I am alone. I am lonely. I want a friend. I
want a girlfriend. I don't believe in marriage, but damn it, I want a
wife. I want to be with someone. I want to sleep with someone and
learn about two bodies together. I want to love. I want to be loved. I
want to know what all the fuss is about. I want to know what all the
books and movies and television shows meant when they showed two people
falling in love.
I've often thought I was meant to be
alone. Some people just don't mesh. I always thought I was defective.
But I'm not sure if that's right anymore. How misguided we are to think
out of the billions of people on Earth, we won't find someone
compatible. I'm not 100% sure there's someone out there for everyone
but I do think there's someone out there for most people. The problem
lies in the actually finding that person. It's not that they aren't out
there, it's that we might never encounter them. What if my soulmate
lives in Bulgaria, y'all?
Kude si bila prez tseliya mi zhivot? O, da, v Bulgariya.
I
also don't like the idea of relying on the other person to be happy.

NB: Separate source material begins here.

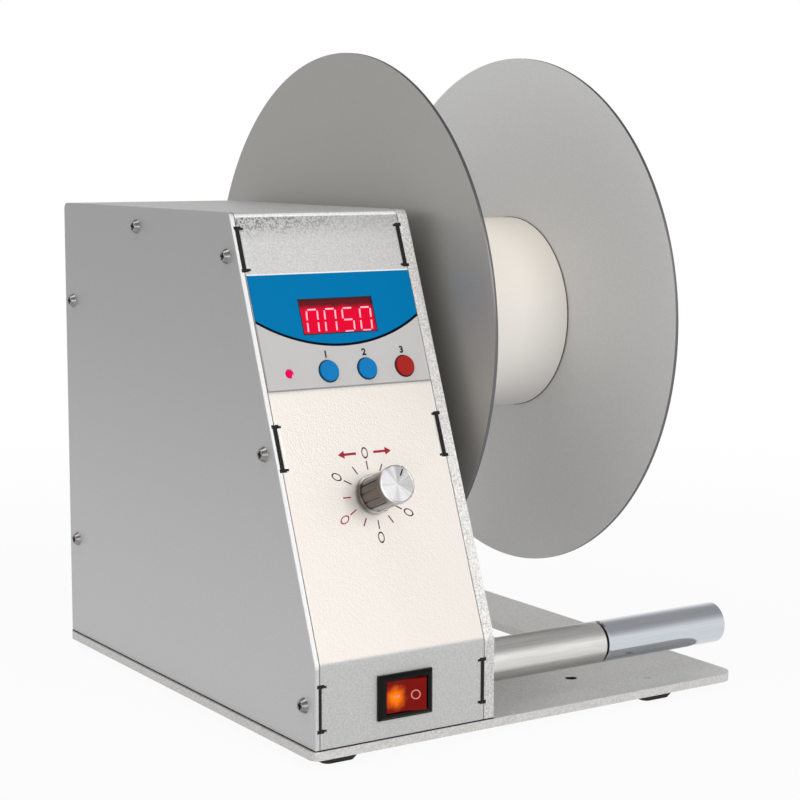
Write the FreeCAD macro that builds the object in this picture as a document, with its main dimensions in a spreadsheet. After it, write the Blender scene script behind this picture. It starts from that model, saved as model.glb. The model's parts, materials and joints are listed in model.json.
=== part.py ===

Sure, love can bring happiness. I'll concede to that. But I don't
think that should be the be all and end all to happiness. It always
makes me sad when a couple are parted for any number of reasons and one
person crumbles. Do we really attach so much of ourselves to our
partners that when the partner has passed, we can no longer function as a
single individual? Are we somehow lessening ourselves by doing that?
Are we saying we are not enough of a person to press on? Are we that
weak?We need to realize that people will not complete us like a puzzle.
We are already whole and complete. We are not made to interlock but to overlap.
There's
a part of me that knows I'm not a monster. I can be loveable but the
fact that I have not been loved all these years makes me question it.
And I don't mean love as in someone enjoying my company but love as in
someone wanting to be with me in an exclusive romantic relationship.
Sure, there's been crushes but no one's been crazy about me.
I
want someone to be my veins, you know? I don't want someone to be my
blood, to be the source of my life. I just want someone to be the
conduit to help the blood flow. I want someone to help me help myself.
I want someone to love me and show me it's okay for me to love me. And
in that love, I want to be made whole, but not by the other person
filling the void. I want them to show me I can assemble my own parts.
I
think it's kind of romantic to think of someone else completing us but I
also think it sets us up for small deaths. When we pour so much of
ourselves into someone else, we neglect who we are. I don't want
someone to be my strength. I don't want someone to be my confidence.
Because people are fleeting. People come and people go and even the
best relationships end, whether it be by choice or death. And when that
person, that strength, that confidence is gone, we are only left with
ourselves, the ones we put on hold to harbor someone else.
I want someone to help me improve myself instead of just
being that improvement for me. I don't want a better half. I want a
better whole to help me become a better whole. Maybe love is helping
someone else become better and independent and self-sufficient. Love is
giving a skill instead of taking a feeling, teaching someone how to tap
into their inventory of talents so they can apply them to other
pursuits once you are gone. Maybe love is empowerment.
And
when that person goes away, I don't want to be devastated. I don't
want to come apart again. I want to hurt without hemorrhaging. I want
to cry and carry on because you can't get strength from a corpse or a
divorce.
But what do I know? Maybe I'm romanticizing it as much as those who say we are incomplete without a partner. I guess I'd just like to think I'm at least taking steps toward a more logical approach to love. I'll admit I don't know much but I think love is more about complementing rather than completing someone. Or maybe I'm totally off and need someone to step in and help me flounder and figure out what love means to me. After all, love is one feeling with a million different meanings.